8月30日,星期六,早晨7点刚过。宾夕法尼亚州威尔克斯一巴里市警方接到报警电话,报警人要他们赶往伯奇街75号,这是当地一位很有人缘的牙医的住所。大约五分钟后戴尔·明尼克和安东尼·乔治两位警官赶到时,看到33岁的爱德华·格伦·沃尔西弗医生躺在地板上。有人企图勒死他,并重击了他的头部。他哥哥尼尔在那儿陪着他。尼尔解释说,他住在街对面,是接到弟弟的电话后赶过来的。格伦当时被打得昏头转向,说他只记得尼尔的电话号码。尼尔到达后,立即打电话报了警。
据两个人说,格伦的32岁的妻子贝蒂和5岁的女儿丹尼尔就在楼上。每当尼尔想上去查看一下她们的情况时,格伦不是快要晕厥过去,就是又开始了呻吟,因此两人还没有上过楼。格伦跟尼尔说,他担心闯入者仍在房子里。
明尼克和乔治两位警官搜查了房子。他们没有发现闯入者,但却发现贝蒂死在卧室里。她侧身躺在床边的地板上,头朝着床脚。从颈部的淤伤、嘴角处快要干涸的唾沫以及青一块紫一块的面部来看,她好像是被人用手掐死的。床单上有血迹,但她脸上的血迹似乎已被擦去。她只穿着睡衣,下摆被掀到腰部。

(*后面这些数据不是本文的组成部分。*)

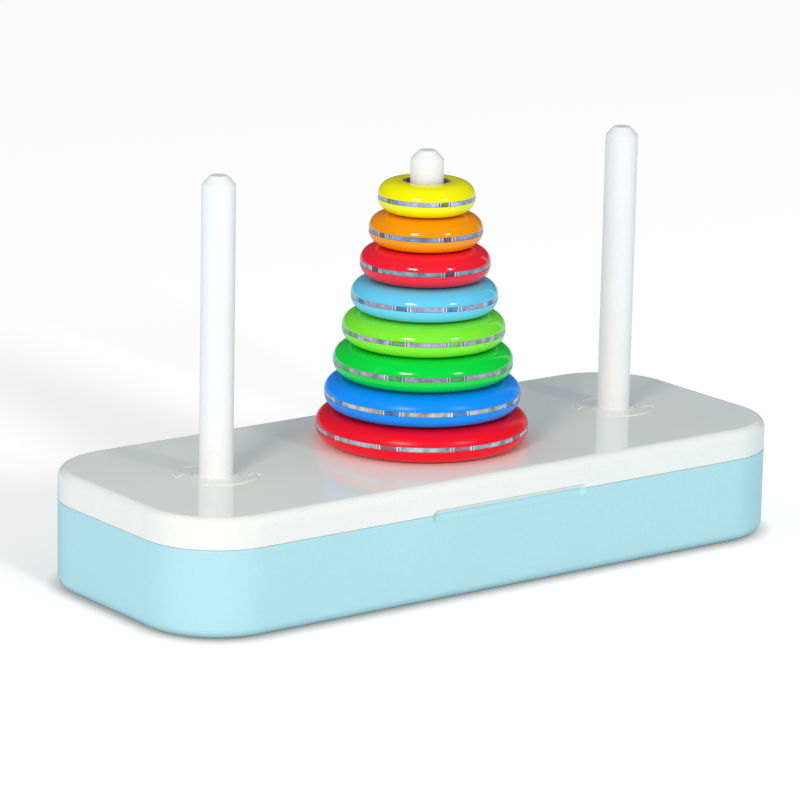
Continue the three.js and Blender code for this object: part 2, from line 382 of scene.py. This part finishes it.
SLEEVE_COLOUR = srgb(128, 134, 148)
BOX_PLASTIC = plastic("box_plastic", srgb(183, 223, 224), roughness=0.34, specular=0.3)
LID_PLASTIC = plastic("lid_plastic", srgb(246, 240, 228), roughness=0.1, specular=0.25)
PEG_PLASTIC = plastic("peg_plastic", srgb(244, 240, 233), roughness=0.33, specular=0.3)

# Each disc's slot, shell colour, roughness and specular, then its clear core's long and short windows.
DISC_LOOKS = [
    ("yellow", (255, 238, 0), 0.12, 0.45, (155, 165, 205), (112, 122, 60)),
    ("orange", (255, 150, 0), 0.12, 0.45, (115, 145, 178), (105, 75, 75)),
    ("coral_red", (250, 28, 48), 0.12, 0.45, (122, 150, 158), (70, 62, 72)),
    ("sky_blue", (104, 202, 228), 0.13, 0.45, (160, 152, 170), (85, 128, 158)),
    ("lime_green", (128, 234, 48), 0.13, 0.45, (170, 158, 185), (122, 165, 118)),
    ("green", (0, 214, 62), 0.13, 0.45, (168, 146, 174), (85, 145, 95)),
    ("blue", (0, 142, 245), 0.3, 0.25, (184, 176, 162), (78, 116, 168)),
    ("red", (246, 0, 32), 0.3, 0.25, (160, 182, 188), (150, 92, 108)),
]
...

隔壁卧室里的丹尼尔仍在熟睡,没有受到任何伤害。她醒来之后告诉警方,她没有听到任何动静——没有破门而入、打斗或任何骚动的声音。
明尼克和乔治从楼上下来后,没有描述楼上的情景,而是问沃尔西弗医生发生了什么事。他说,天快亮的时候,他被一种仿佛是有人破门而入的声音吵醒。他从床头柜里摸出手枪,没有喊醒贝蒂,独自下楼去查看。